10. Joint Spatial Analysis & Field Forecasting using CCA
One of the objectives of multivariate analysis is to enable multivariate forecasting.
Here we wish to predict the winter 3-day maximum precipitation over Southwest U.S. as a function of winter SSTs. We use CCA for this and the simplified steps are described below.
(i) Take the leading ~4 PCs of the winter SSTs (which you can obtain following the procedure in problem 4) and perform CCA with the leading ~4 PCs of precipitation.

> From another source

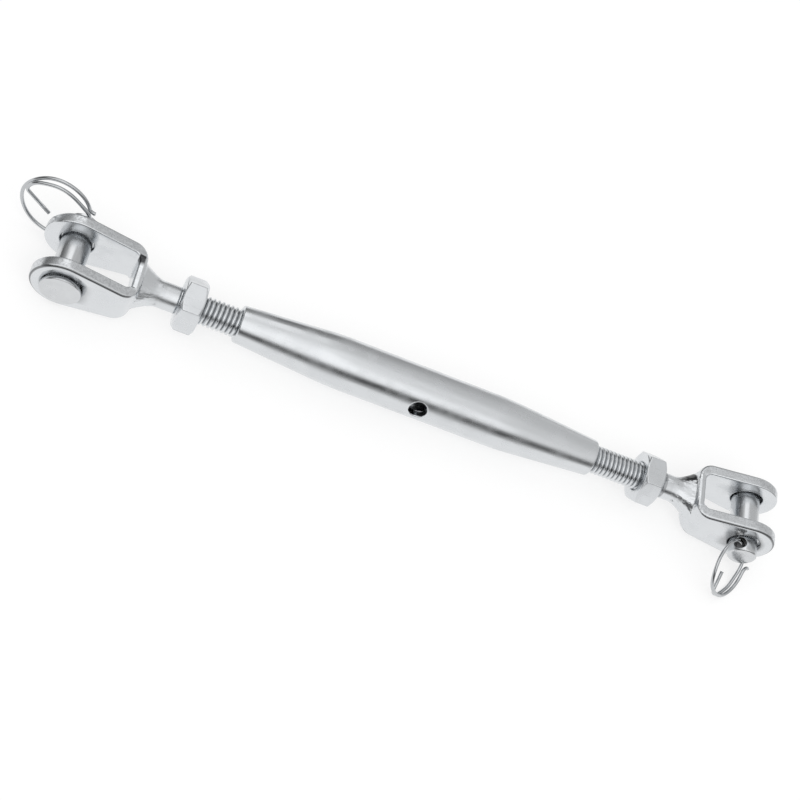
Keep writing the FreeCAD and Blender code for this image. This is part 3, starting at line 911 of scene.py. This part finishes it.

(ii) Fit a regression for each canonical variate - canonical variate of precipitation related to canonical variate of SSTs. Use these regressions to predict the flow variates and back transform them to the original space - i.e., the precipitation space.
(iii) Evaluate the performance by computing R2 between the observed and predicted summer precipitation at each grid point.
(iv) Do a leave-one-out cross validation Compare with results from problem 6.
#### CLEAR MEMORY
rm(list=ls())
#### Prevent Warnings
options(warn=-1)
#### Initialize Graphics
graphics.off()
.pardefault <- par()
#### Source Libraries and set working directory
mainDir="/Users/annastar/OneDrive - UCB-O365/CVEN 6833 - Advanced Data Analysis Techniques/Homework/HW 02/"
setwd(mainDir)
suppressPackageStartupMessages(source("hw2_library.R"))
source("hw2_library.R")
# Unload packages that create a conflict with map("world2", add = T)
detach(package:mclust)
detach(package:sm)
detach(package:kohonen)
nrows=72
ncols=36
ntime = 118 #Nov-Mar 1901 - Nov-Mar 2018
nyrs = 55 # Nov-Mar 1964 - Nov-Mar 2018
nglobe = nrows*ncols
N = nrows*ncols
### Lat - Long grid..
locs=matrix(scan("http://civil.colorado.edu/~balajir/CVEN6833/R-sessions/session2/files-4HW2/sst-lat-long.txt"), ncol=2, byrow=T)
ygrid=seq(-87.5,87.5,by=5)
ny=length(ygrid)
xgrid=seq(27.5,382.5,by=5)
#xgrid[xgrid > 180]=xgrid[xgrid > 180]-360 #longitude on 0-360 grid if needed
xgrid[xgrid > 180]=xgrid[xgrid > 180]
nx=length(xgrid)
xygrid=matrix(0,nrow=nx*ny,ncol=2)
i=0
for(iy in 1:ny){
for(ix in 1:nx){
i=i+1
xygrid[i,1]=ygrid[iy]
xygrid[i,2]=xgrid[ix]
}
}
data=readBin(paste(mainDir, "data/prob4/data.r4", sep = ""),what="numeric", n=( nrows * ncols * ntime), size=4,endian="swap")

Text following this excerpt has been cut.